____ DATA ROWS

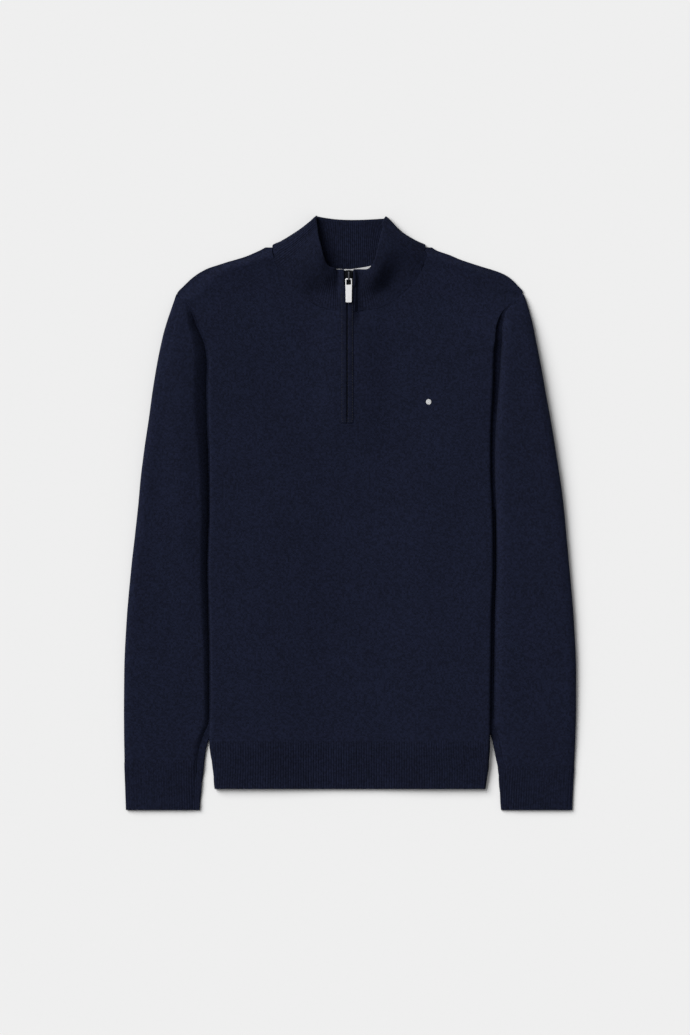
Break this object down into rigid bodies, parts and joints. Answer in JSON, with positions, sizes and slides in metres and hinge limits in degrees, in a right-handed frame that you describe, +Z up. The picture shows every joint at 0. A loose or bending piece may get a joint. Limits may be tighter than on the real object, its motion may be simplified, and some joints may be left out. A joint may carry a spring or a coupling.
{
  "type": "quarter zip sweater",
  "caption": "Fine-knit sweater laid flat on its back, with a stand collar open at a short front zip, ribbed hem and cuffs, and sleeves straight down beside the body.",
  "frame": {"origin": "middle of the garment's outline as it lies, on the surface beneath it", "axes": "+Y from the hem to the collar, +X towards the wearer's left, +Z up out of the front"},
  "size_m": [0.5728, 0.7533, 0.0251],
  "materials": {
    "navy_knit": "fine plain knit, matt, with a soft nap",
    "navy_rib": "single rib, matt",
    "navy_facing": "fine knit facing, pressed flat",
    "pale_tape": "woven tape, matt",
    "dark_tape": "woven zip tape",
    "zip_teeth": "satin nylon coil",
    "slider_metal": "satin metal",
    "pull_metal": "brushed silver metal"
  },
  "bodies": {
    "garment": {"front_panel": "navy_knit", "back_panel": "navy_knit", "sleeve_left": "navy_knit", "sleeve_right": "navy_knit", "hem_rib_front": "navy_rib", "hem_rib_back": "navy_rib", "cuff_left": "navy_rib", "cuff_right": "navy_rib", "collar": "navy_rib", "neck_tape": "pale_tape", "zip_band_left": "navy_facing", "zip_band_right": "navy_facing", "zip_tape_left": "dark_tape", "zip_tape_right": "dark_tape", "zip_chain": "zip_teeth", "zip_slider": "slider_metal"},
    "pull": {"pull_tab": "pull_metal"}
  },
  "joints": [
    {"name": "pull_swing", "type": "hinge", "parent": "garment", "child": "pull", "pos_m": [-0.0024, 0.29785, 0.01575], "axis": [-1, 0, 0], "range_deg": [0, 150]}
  ]
}
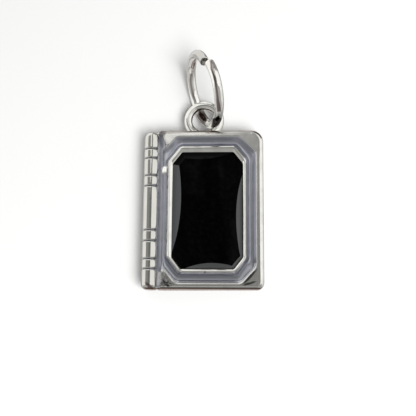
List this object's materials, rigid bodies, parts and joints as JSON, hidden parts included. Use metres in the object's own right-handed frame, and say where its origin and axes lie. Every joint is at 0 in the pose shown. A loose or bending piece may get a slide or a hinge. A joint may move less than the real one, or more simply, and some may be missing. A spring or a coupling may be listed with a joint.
{
  "type": "book charm",
  "caption": "Cast silver charm shaped as a closed book with a faceted black onyx in its cover, a soldered loop at the top and an open jump ring.",
  "frame": {"origin": "middle of the flat back cover, on the surface that the book lies on", "axes": "+Z out of the front cover, +Y along the book towards its loop, +X from the spine towards the opposite edge"},
  "size_m": [0.0136, 0.0266, 0.0086],
  "materials": {
    "cast_silver": "polished cast silver with dark patina in the hollows",
    "black_onyx": "polished, opaque",
    "silver_wire": "polished drawn wire"
  },
  "bodies": {
    "root": {"silver_book": "cast_silver", "onyx_stone": "black_onyx", "jump_ring": "silver_wire"}
  },
  "joints": []
}
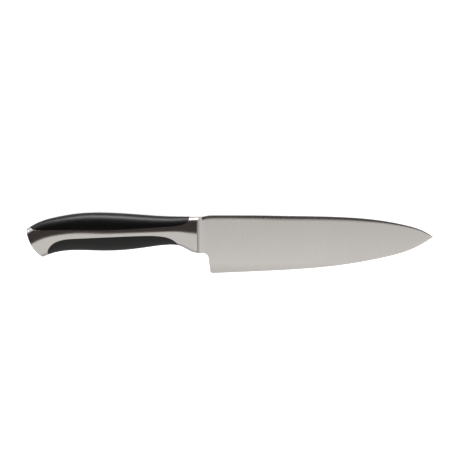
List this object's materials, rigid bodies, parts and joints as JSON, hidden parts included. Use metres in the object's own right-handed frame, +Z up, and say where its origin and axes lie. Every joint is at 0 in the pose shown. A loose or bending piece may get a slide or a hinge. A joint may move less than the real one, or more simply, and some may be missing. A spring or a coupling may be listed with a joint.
{
  "type": "chef knife",
  "caption": "Chef's knife with a broad curved blade, a bolster, and a contoured steel-framed handle with black grip inlays.",
  "frame": {"origin": "middle of the bounding box's base, on the table that the knife rests on", "axes": "+X along the knife towards the tip, +Y across the blade towards the spine, +Z up from the table"},
  "size_m": [0.2896, 0.0458, 0.0197],
  "materials": {
    "blade_steel": "fine vertical grind",
    "handle_steel": "satin",
    "black_inlay": "satin moulded",
    "core_plastic": "as moulded",
    "rivet_steel": "turned"
  },
  "bodies": {
    "root": {"blade": "blade_steel", "handle_shell_right": "handle_steel", "handle_shell_left": "handle_steel", "butt_plate": "handle_steel", "upper_inlay": "black_inlay", "lower_inlay": "black_inlay", "core_right": "core_plastic", "core_left": "core_plastic", "rear_rivet": "rivet_steel", "front_rivet": "rivet_steel"}
  },
  "joints": []
}
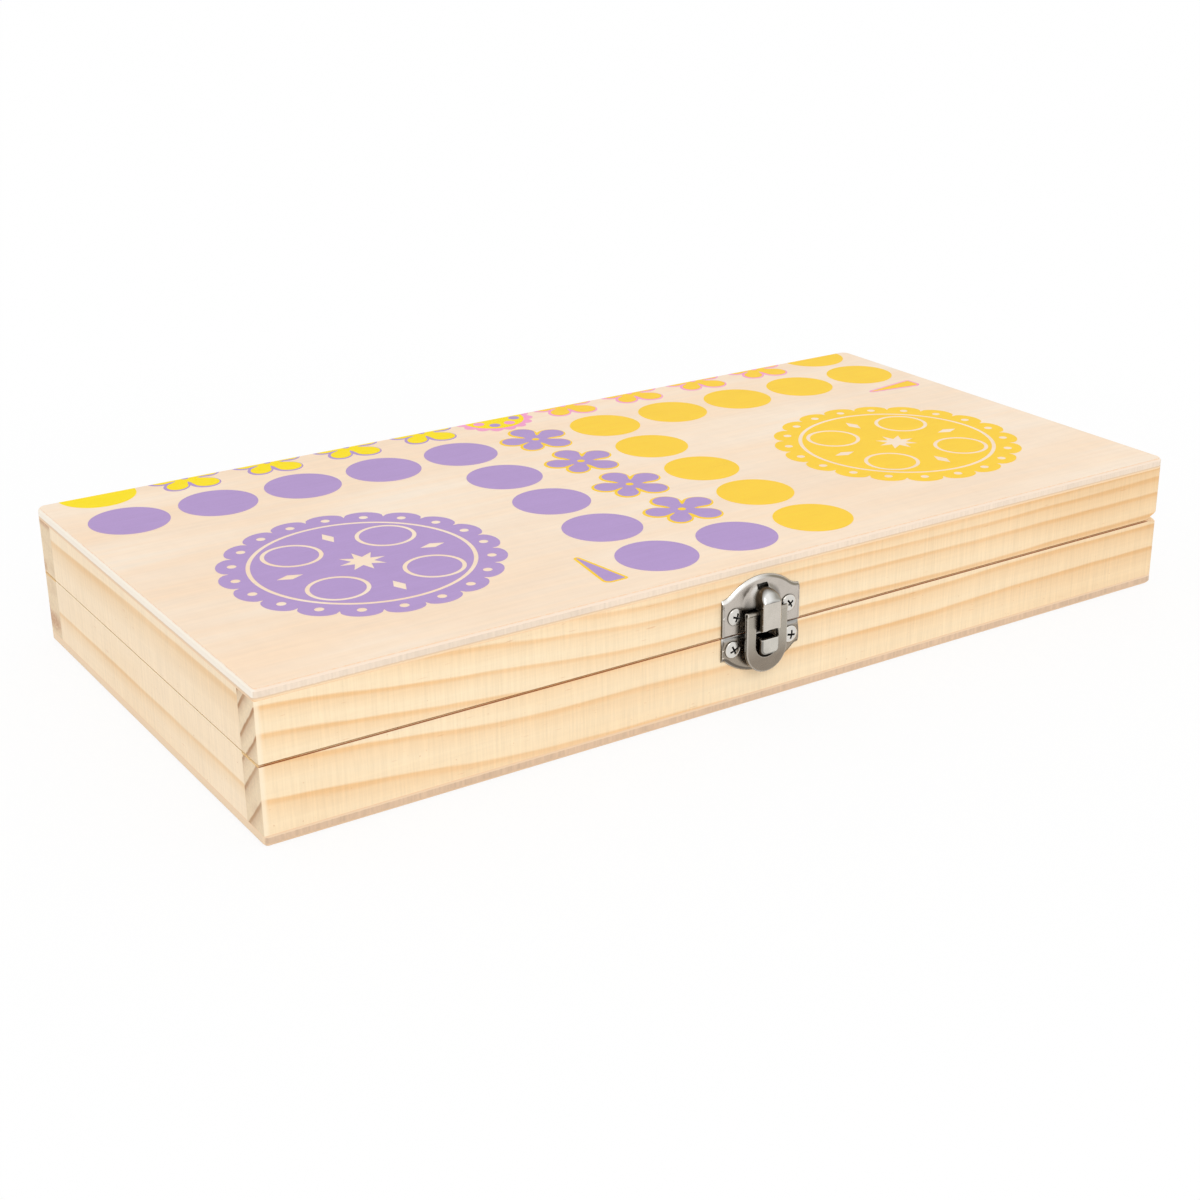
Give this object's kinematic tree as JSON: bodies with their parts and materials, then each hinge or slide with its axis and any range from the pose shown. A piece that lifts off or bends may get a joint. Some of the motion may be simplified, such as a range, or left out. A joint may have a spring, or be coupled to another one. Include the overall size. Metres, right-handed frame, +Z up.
{
  "type": "folding board game box",
  "caption": "Folding wooden board box: hinged trays with printed playing faces and a loop latch.",
  "frame": {"origin": "middle of the underside of the closed box", "axes": "+X to the right along the front, +Y to the hinged back, +Z up"},
  "size_m": [0.28, 0.1493, 0.038],
  "materials": {
    "birch_plywood": "sanded, clear satin coat",
    "pine": "sanded, clear satin coat",
    "latch_nickel": "satin nickel plate",
    "hinge_steel": "satin nickel plate",
    "screw_steel": "bright zinc plate",
    "purple_ink": "screen print",
    "golden_ink": "screen print",
    "yellow_ink": "screen print",
    "pink_ink": "screen print"
  },
  "bodies": {
    "base": {"lower_board_panel": "birch_plywood", "lower_front_rail": "pine", "lower_back_rail": "pine", "lower_left_end_rail": "pine", "lower_right_end_rail": "pine", "left_hinge_lower_leaf": "hinge_steel", "right_hinge_lower_leaf": "hinge_steel", "left_hinge_pin": "hinge_steel", "right_hinge_pin": "hinge_steel", "lower_hinge_screws": "screw_steel", "latch_base_plate": "latch_nickel", "base_latch_screws": "screw_steel"},
    "lid": {"upper_board_panel": "birch_plywood", "upper_front_rail": "pine", "upper_back_rail": "pine", "upper_left_end_rail": "pine", "upper_right_end_rail": "pine", "left_hinge_upper_leaf": "hinge_steel", "right_hinge_upper_leaf": "hinge_steel", "upper_hinge_screws": "screw_steel", "latch_lid_plate": "latch_nickel", "latch_tongue": "latch_nickel", "lid_latch_screws": "screw_steel"},
    "latch_loop": {"latch_loop": "latch_nickel"}
  },
  "joints": [
    {"name": "lid_hinge", "type": "hinge", "parent": "base", "child": "lid", "pos_m": [0, 0.0712, 0.02005], "axis": [-1, 0, 0], "range_deg": [0, 180]},
    {"name": "loop_swing", "type": "hinge", "parent": "lid", "child": "latch_loop", "pos_m": [-0.0047, -0.0739, 0.02555], "axis": [-1, 0, 0], "range_deg": [0, 160]}
  ]
}
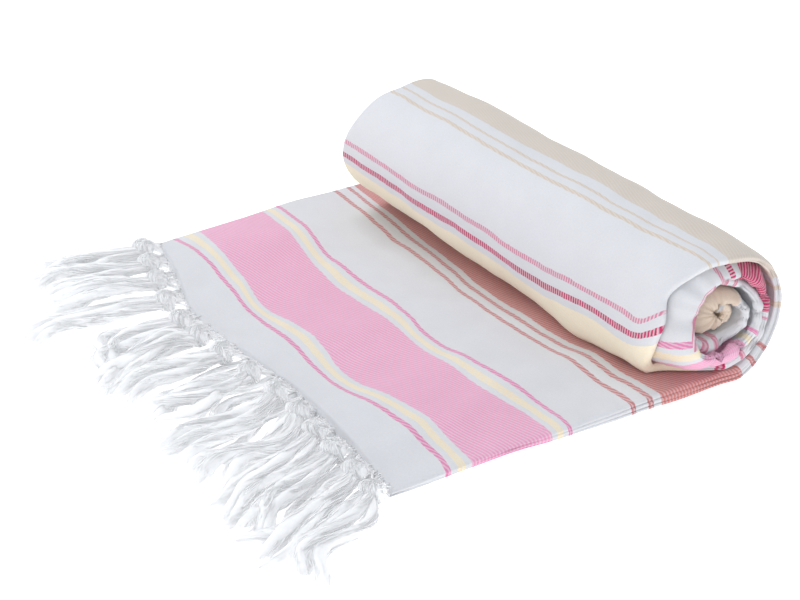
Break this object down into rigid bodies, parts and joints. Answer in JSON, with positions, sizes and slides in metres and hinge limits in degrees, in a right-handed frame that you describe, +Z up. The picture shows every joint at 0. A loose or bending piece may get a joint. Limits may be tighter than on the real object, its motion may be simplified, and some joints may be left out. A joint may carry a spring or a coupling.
{
  "type": "rolled beach towel",
  "caption": "Flat-woven striped cotton beach towel, folded and rolled from one end, with a flat apron in front of the roll and knotted fringe spread on the floor.",
  "frame": {"origin": "on the flat underside, below the roll's axis and halfway along the roll", "axes": "+X along the roll towards its open wound end, -Y towards the fringe, +Z up"},
  "size_m": [0.3853, 0.3581, 0.088],
  "materials": {
    "striped_cotton": "matte flat weave in white, pink, coral, crimson, beige and pale yellow stripes",
    "fringe_cotton": "matte twisted white cotton yarn"
  },
  "bodies": {
    "root": {"towel_cloth": "striped_cotton", "fringe": "fringe_cotton"}
  },
  "joints": []
}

________

Repeat every line of the material exactly as given.

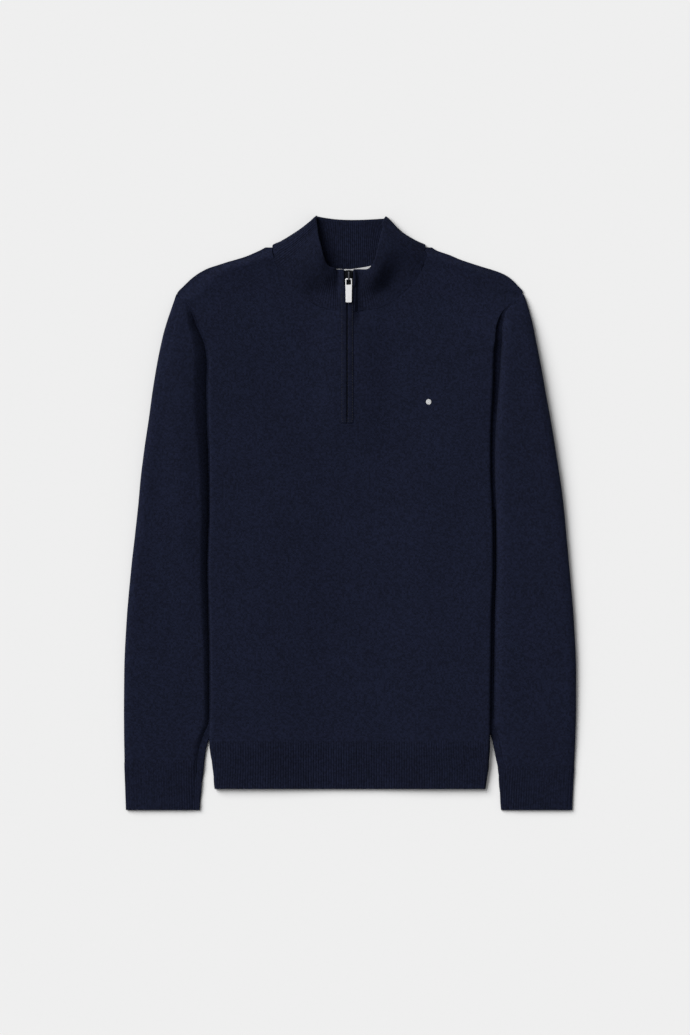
Break this object down into rigid bodies, parts and joints. Answer in JSON, with positions, sizes and slides in metres and hinge limits in degrees, in a right-handed frame that you describe, +Z up. The picture shows every joint at 0. A loose or bending piece may get a joint. Limits may be tighter than on the real object, its motion may be simplified, and some joints may be left out. A joint may carry a spring or a coupling.
{
  "type": "quarter zip sweater",
  "caption": "Fine-knit sweater laid flat on its back, with a stand collar open at a short front zip, ribbed hem and cuffs, and sleeves straight down beside the body.",
  "frame": {"origin": "middle of the garment's outline as it lies, on the surface beneath it", "axes": "+Y from the hem to the collar, +X towards the wearer's left, +Z up out of the front"},
  "size_m": [0.5728, 0.7533, 0.0251],
  "materials": {
    "navy_knit": "fine plain knit, matt, with a soft nap",
    "navy_rib": "single rib, matt",
    "navy_facing": "fine knit facing, pressed flat",
    "pale_tape": "woven tape, matt",
    "dark_tape": "woven zip tape",
    "zip_teeth": "satin nylon coil",
    "slider_metal": "satin metal",
    "pull_metal": "brushed silver metal"
  },
  "bodies": {
    "garment": {"front_panel": "navy_knit", "back_panel": "navy_knit", "sleeve_left": "navy_knit", "sleeve_right": "navy_knit", "hem_rib_front": "navy_rib", "hem_rib_back": "navy_rib", "cuff_left": "navy_rib", "cuff_right": "navy_rib", "collar": "navy_rib", "neck_tape": "pale_tape", "zip_band_left": "navy_facing", "zip_band_right": "navy_facing", "zip_tape_left": "dark_tape", "zip_tape_right": "dark_tape", "zip_chain": "zip_teeth", "zip_slider": "slider_metal"},
    "pull": {"pull_tab": "pull_metal"}
  },
  "joints": [
    {"name": "pull_swing", "type": "hinge", "parent": "garment", "child": "pull", "pos_m": [-0.0024, 0.29785, 0.01575], "axis": [-1, 0, 0], "range_deg": [0, 150]}
  ]
}
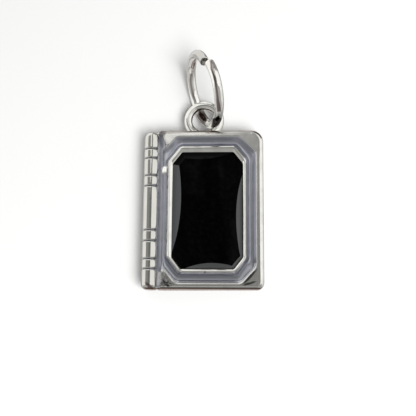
List this object's materials, rigid bodies, parts and joints as JSON, hidden parts included. Use metres in the object's own right-handed frame, and say where its origin and axes lie. Every joint is at 0 in the pose shown. A loose or bending piece may get a slide or a hinge. A joint may move less than the real one, or more simply, and some may be missing. A spring or a coupling may be listed with a joint.
{
  "type": "book charm",
  "caption": "Cast silver charm shaped as a closed book with a faceted black onyx in its cover, a soldered loop at the top and an open jump ring.",
  "frame": {"origin": "middle of the flat back cover, on the surface that the book lies on", "axes": "+Z out of the front cover, +Y along the book towards its loop, +X from the spine towards the opposite edge"},
  "size_m": [0.0136, 0.0266, 0.0086],
  "materials": {
    "cast_silver": "polished cast silver with dark patina in the hollows",
    "black_onyx": "polished, opaque",
    "silver_wire": "polished drawn wire"
  },
  "bodies": {
    "root": {"silver_book": "cast_silver", "onyx_stone": "black_onyx", "jump_ring": "silver_wire"}
  },
  "joints": []
}
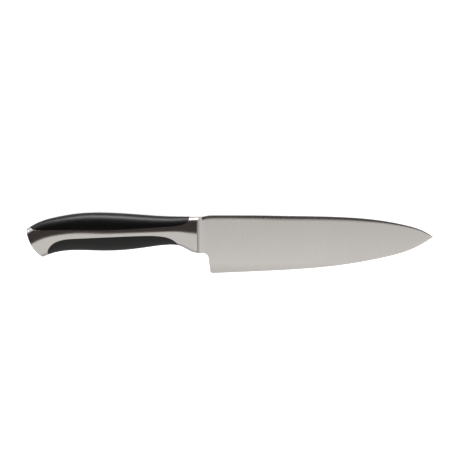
List this object's materials, rigid bodies, parts and joints as JSON, hidden parts included. Use metres in the object's own right-handed frame, +Z up, and say where its origin and axes lie. Every joint is at 0 in the pose shown. A loose or bending piece may get a slide or a hinge. A joint may move less than the real one, or more simply, and some may be missing. A spring or a coupling may be listed with a joint.
{
  "type": "chef knife",
  "caption": "Chef's knife with a broad curved blade, a bolster, and a contoured steel-framed handle with black grip inlays.",
  "frame": {"origin": "middle of the bounding box's base, on the table that the knife rests on", "axes": "+X along the knife towards the tip, +Y across the blade towards the spine, +Z up from the table"},
  "size_m": [0.2896, 0.0458, 0.0197],
  "materials": {
    "blade_steel": "fine vertical grind",
    "handle_steel": "satin",
    "black_inlay": "satin moulded",
    "core_plastic": "as moulded",
    "rivet_steel": "turned"
  },
  "bodies": {
    "root": {"blade": "blade_steel", "handle_shell_right": "handle_steel", "handle_shell_left": "handle_steel", "butt_plate": "handle_steel", "upper_inlay": "black_inlay", "lower_inlay": "black_inlay", "core_right": "core_plastic", "core_left": "core_plastic", "rear_rivet": "rivet_steel", "front_rivet": "rivet_steel"}
  },
  "joints": []
}
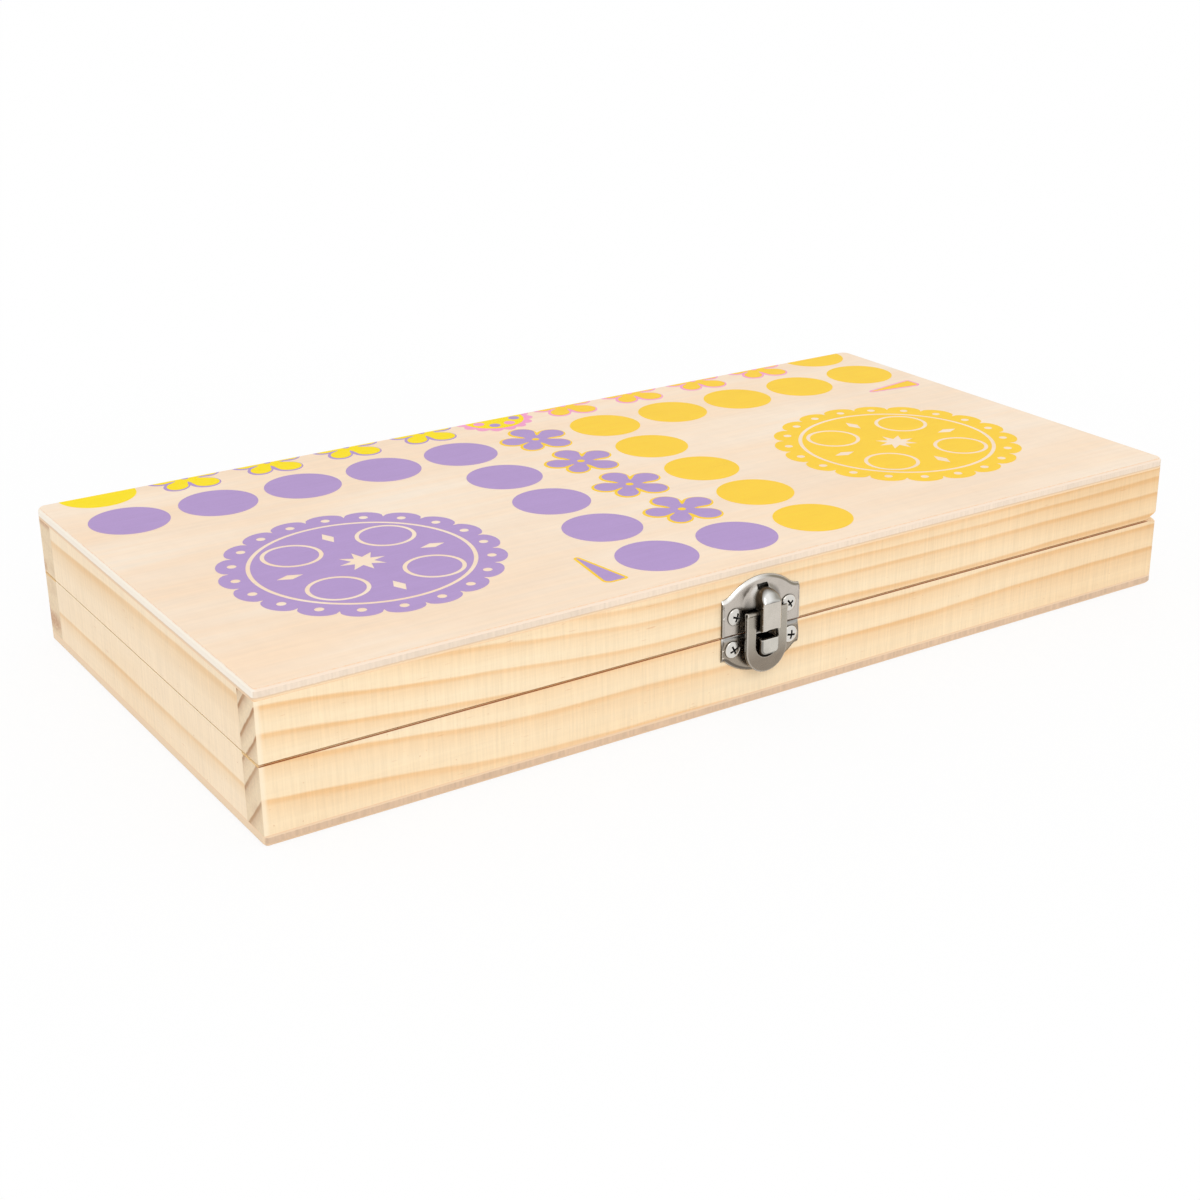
Give this object's kinematic tree as JSON: bodies with their parts and materials, then each hinge or slide with its axis and any range from the pose shown. A piece that lifts off or bends may get a joint. Some of the motion may be simplified, such as a range, or left out. A joint may have a spring, or be coupled to another one. Include the overall size. Metres, right-handed frame, +Z up.
{
  "type": "folding board game box",
  "caption": "Folding wooden board box: hinged trays with printed playing faces and a loop latch.",
  "frame": {"origin": "middle of the underside of the closed box", "axes": "+X to the right along the front, +Y to the hinged back, +Z up"},
  "size_m": [0.28, 0.1493, 0.038],
  "materials": {
    "birch_plywood": "sanded, clear satin coat",
    "pine": "sanded, clear satin coat",
    "latch_nickel": "satin nickel plate",
    "hinge_steel": "satin nickel plate",
    "screw_steel": "bright zinc plate",
    "purple_ink": "screen print",
    "golden_ink": "screen print",
    "yellow_ink": "screen print",
    "pink_ink": "screen print"
  },
  "bodies": {
    "base": {"lower_board_panel": "birch_plywood", "lower_front_rail": "pine", "lower_back_rail": "pine", "lower_left_end_rail": "pine", "lower_right_end_rail": "pine", "left_hinge_lower_leaf": "hinge_steel", "right_hinge_lower_leaf": "hinge_steel", "left_hinge_pin": "hinge_steel", "right_hinge_pin": "hinge_steel", "lower_hinge_screws": "screw_steel", "latch_base_plate": "latch_nickel", "base_latch_screws": "screw_steel"},
    "lid": {"upper_board_panel": "birch_plywood", "upper_front_rail": "pine", "upper_back_rail": "pine", "upper_left_end_rail": "pine", "upper_right_end_rail": "pine", "left_hinge_upper_leaf": "hinge_steel", "right_hinge_upper_leaf": "hinge_steel", "upper_hinge_screws": "screw_steel", "latch_lid_plate": "latch_nickel", "latch_tongue": "latch_nickel", "lid_latch_screws": "screw_steel"},
    "latch_loop": {"latch_loop": "latch_nickel"}
  },
  "joints": [
    {"name": "lid_hinge", "type": "hinge", "parent": "base", "child": "lid", "pos_m": [0, 0.0712, 0.02005], "axis": [-1, 0, 0], "range_deg": [0, 180]},
    {"name": "loop_swing", "type": "hinge", "parent": "lid", "child": "latch_loop", "pos_m": [-0.0047, -0.0739, 0.02555], "axis": [-1, 0, 0], "range_deg": [0, 160]}
  ]
}
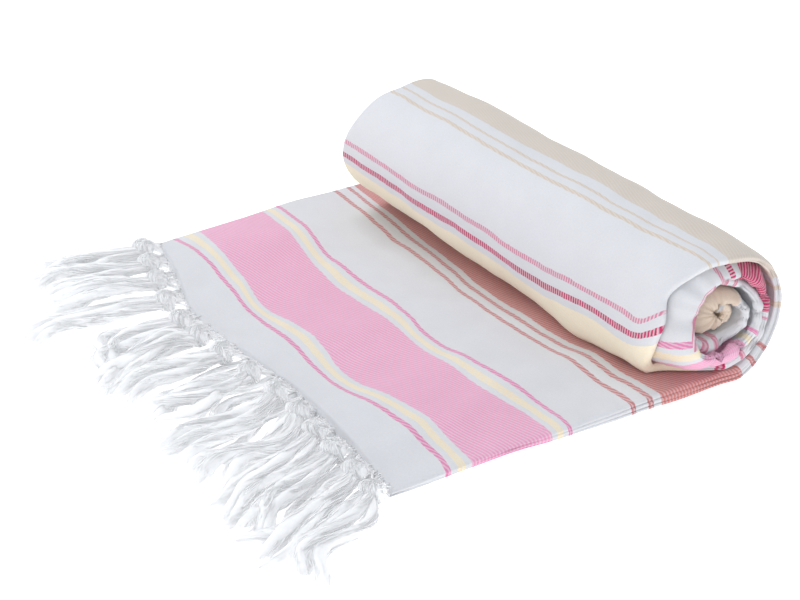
Break this object down into rigid bodies, parts and joints. Answer in JSON, with positions, sizes and slides in metres and hinge limits in degrees, in a right-handed frame that you describe, +Z up. The picture shows every joint at 0. A loose or bending piece may get a joint. Limits may be tighter than on the real object, its motion may be simplified, and some joints may be left out. A joint may carry a spring or a coupling.
{
  "type": "rolled beach towel",
  "caption": "Flat-woven striped cotton beach towel, folded and rolled from one end, with a flat apron in front of the roll and knotted fringe spread on the floor.",
  "frame": {"origin": "on the flat underside, below the roll's axis and halfway along the roll", "axes": "+X along the roll towards its open wound end, -Y towards the fringe, +Z up"},
  "size_m": [0.3853, 0.3581, 0.088],
  "materials": {
    "striped_cotton": "matte flat weave in white, pink, coral, crimson, beige and pale yellow stripes",
    "fringe_cotton": "matte twisted white cotton yarn"
  },
  "bodies": {
    "root": {"towel_cloth": "striped_cotton", "fringe": "fringe_cotton"}
  },
  "joints": []
}